Requirement: Restate the whole listing exactly.

Given data:
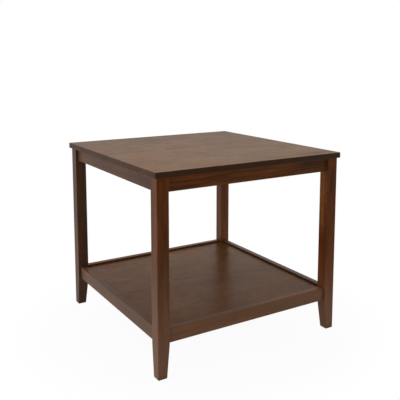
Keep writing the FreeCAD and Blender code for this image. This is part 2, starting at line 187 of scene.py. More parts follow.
# Year rings: the part of a year that ends it, how late the dark wood gathers, the faintest year.
YEAR_END = (0.90, 1.0)
LATENESS = 2.2
FAINTEST_YEAR = 0.4

# Pores: the noise that opens them, and the parts of a year between which they thin out.
PORES_OPEN = (0.60, 0.72)
EARLY_WOOD = (0.75, 0.25)

# Tone of plain wood, and what shows in it how strongly.
PLAIN_WOOD = 0.56
PATCHES_TO_FIBRES = 1.3
PORES_DARKEN = 0.22
WARM_WOOD = (0.32, 0.68)
MARKS_SHOW = 0.7
JOINTS_SHOW = 0.4
WEAR_SHOWS = 0.45
# The painted sheen shows most on pale grain.
PAINTED_SHEEN_ON_PALE_GRAIN = (0.25, 0.80, 0.0, 2.0)

# Relief of the wood, and how ragged worn edges and marks are.
FIBRES_RISE = 0.35
PATCHES_RISE = 0.6
PORES_SINK = 0.8
WEAR_BREAKS = (0.38, 0.62, 0.25, 1.0)
RAGGED = (0.9, 0.9, 0.9)
MARK_FADES = (0.35, 1.1, 1.0, 0.0)

# What adds to the roughness of a coat or a surface.
SMUDGES_REACH = 0.14
RUBBING_REACH = 0.10
PORES_ROUGHEN = 0.12
WEAR_ROUGHENS = 0.08
GRAIN_ROUGHENS = 0.2

# Fine relief of each finish: its strength and its depth.
WOOD_RELIEF = (0.22, 0.4 * MM)
ZINC_RELIEF = (0.15, 0.1 * MM)
NYLON_RELIEF = (0.3, 0.08 * MM)
BEECH_RELIEF = (0.25, 0.2 * MM)

# Metal, nylon and beech. Each fastener has its pattern moved on by a length.
MOVED_ON = 0.37
ZINC_ROUGHNESS = (0.3, 0.7, 0.24, 0.42)
NYLON_ROUGHNESS = 0.45
SCUFF_HEIGHT = (0.1 * MM, 0.7 * MM)
SCRATCHES_SHOW = (0.5, 0.7)
BEECH_ROUGHNESS = 0.6
FLECKS_SHOW = (0.6, 0.7)
FLECKS_DARKEN = 0.3

# What happens to the colour of the wood, as factors.
WARMER = (1.12, 0.96, 0.92, 1)
COOLER = (0.92, 1.00, 1.06, 1)
# Paler wood with painted light on it, for the pale stretch.
PALE_WOOD_AND_LIGHT_FACTORS = (2.5, 3.2, 3.8, 1)
# Soaked stain, which also serves as painted shade, and darker still where it pooled or the painted
# shade is deepest.
SOAKED_AND_SHADED = (0.21, 0.16, 0.14, 1)
POOLED_AND_SHADED = (0.25, 0.25, 0.25, 1)
WORN = (1.9, 1.8, 1.7, 1)
DULL_ZINC = (0.74, 0.70, 0.58)
BRIGHT_ZINC = (1.12, 1.12, 1.12)
SCUFFED_NYLON = (3.2, 3.2, 3.2)

# Colours painted on the wood: painted light from the floor and painted sheen; and the warm tint of the
# lacquer's reflection.
PAINTED_FLOOR_LIGHT_COLOUR = (0.225, 0.130, 0.080, 1)
PAINTED_SHEEN_COLOUR = (0.25, 0.20, 0.155, 1)
LACQUER_TINT = (1.0, 0.72, 0.52, 1)


# --- Fasteners, stage ---

PAN_SCREW = {"Shank": 4.0 * MM, "Head": 8.0 * MM, "Head Height": 2.6 * MM}
FLUSH_SCREW = {"Shank": 3.5 * MM, "Head": 7.0 * MM, "Head Height": 2.4 * MM}
SCREW_TIP = 4 * MM
RECESS_OF_HEAD = 0.56
HANGER_BOLT = {
    "Diameter": 6 * MM, "Tip": 4 * MM, "Wood Length": 20 * MM, "Machine Length": 24 * MM,
}
WASHER = {"Diameter": 18 * MM, "Hole": 6.4 * MM, "Thickness": 1.6 * MM}
NUT = {"Across Flats": 10 * MM, "Thickness": 5 * MM, "Hole": 6.1 * MM}
DOWEL = {"Diameter": 8 * MM, "Chamfer": 1 * MM}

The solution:
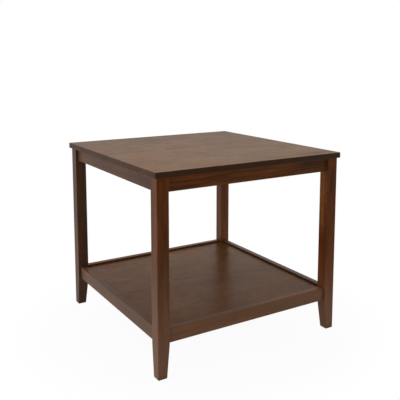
Keep writing the FreeCAD and Blender code for this image. This is part 2, starting at line 187 of scene.py. More parts follow.
# Year rings: the part of a year that ends it, how late the dark wood gathers, the faintest year.
YEAR_END = (0.90, 1.0)
LATENESS = 2.2
FAINTEST_YEAR = 0.4

# Pores: the noise that opens them, and the parts of a year between which they thin out.
PORES_OPEN = (0.60, 0.72)
EARLY_WOOD = (0.75, 0.25)

# Tone of plain wood, and what shows in it how strongly.
PLAIN_WOOD = 0.56
PATCHES_TO_FIBRES = 1.3
PORES_DARKEN = 0.22
WARM_WOOD = (0.32, 0.68)
MARKS_SHOW = 0.7
JOINTS_SHOW = 0.4
WEAR_SHOWS = 0.45
# The painted sheen shows most on pale grain.
PAINTED_SHEEN_ON_PALE_GRAIN = (0.25, 0.80, 0.0, 2.0)

# Relief of the wood, and how ragged worn edges and marks are.
FIBRES_RISE = 0.35
PATCHES_RISE = 0.6
PORES_SINK = 0.8
WEAR_BREAKS = (0.38, 0.62, 0.25, 1.0)
RAGGED = (0.9, 0.9, 0.9)
MARK_FADES = (0.35, 1.1, 1.0, 0.0)

# What adds to the roughness of a coat or a surface.
SMUDGES_REACH = 0.14
RUBBING_REACH = 0.10
PORES_ROUGHEN = 0.12
WEAR_ROUGHENS = 0.08
GRAIN_ROUGHENS = 0.2

# Fine relief of each finish: its strength and its depth.
WOOD_RELIEF = (0.22, 0.4 * MM)
ZINC_RELIEF = (0.15, 0.1 * MM)
NYLON_RELIEF = (0.3, 0.08 * MM)
BEECH_RELIEF = (0.25, 0.2 * MM)

# Metal, nylon and beech. Each fastener has its pattern moved on by a length.
MOVED_ON = 0.37
ZINC_ROUGHNESS = (0.3, 0.7, 0.24, 0.42)
NYLON_ROUGHNESS = 0.45
SCUFF_HEIGHT = (0.1 * MM, 0.7 * MM)
SCRATCHES_SHOW = (0.5, 0.7)
BEECH_ROUGHNESS = 0.6
FLECKS_SHOW = (0.6, 0.7)
FLECKS_DARKEN = 0.3

# What happens to the colour of the wood, as factors.
WARMER = (1.12, 0.96, 0.92, 1)
COOLER = (0.92, 1.00, 1.06, 1)
# Paler wood with painted light on it, for the pale stretch.
PALE_WOOD_AND_LIGHT_FACTORS = (2.5, 3.2, 3.8, 1)
# Soaked stain, which also serves as painted shade, and darker still where it pooled or the painted
# shade is deepest.
SOAKED_AND_SHADED = (0.21, 0.16, 0.14, 1)
POOLED_AND_SHADED = (0.25, 0.25, 0.25, 1)
WORN = (1.9, 1.8, 1.7, 1)
DULL_ZINC = (0.74, 0.70, 0.58)
BRIGHT_ZINC = (1.12, 1.12, 1.12)
SCUFFED_NYLON = (3.2, 3.2, 3.2)

# Colours painted on the wood: painted light from the floor and painted sheen; and the warm tint of the
# lacquer's reflection.
PAINTED_FLOOR_LIGHT_COLOUR = (0.225, 0.130, 0.080, 1)
PAINTED_SHEEN_COLOUR = (0.25, 0.20, 0.155, 1)
LACQUER_TINT = (1.0, 0.72, 0.52, 1)


# --- Fasteners, stage ---

PAN_SCREW = {"Shank": 4.0 * MM, "Head": 8.0 * MM, "Head Height": 2.6 * MM}
FLUSH_SCREW = {"Shank": 3.5 * MM, "Head": 7.0 * MM, "Head Height": 2.4 * MM}
SCREW_TIP = 4 * MM
RECESS_OF_HEAD = 0.56
HANGER_BOLT = {
    "Diameter": 6 * MM, "Tip": 4 * MM, "Wood Length": 20 * MM, "Machine Length": 24 * MM,
}
WASHER = {"Diameter": 18 * MM, "Hole": 6.4 * MM, "Thickness": 1.6 * MM}
NUT = {"Across Flats": 10 * MM, "Thickness": 5 * MM, "Hole": 6.1 * MM}
DOWEL = {"Diameter": 8 * MM, "Chamfer": 1 * MM}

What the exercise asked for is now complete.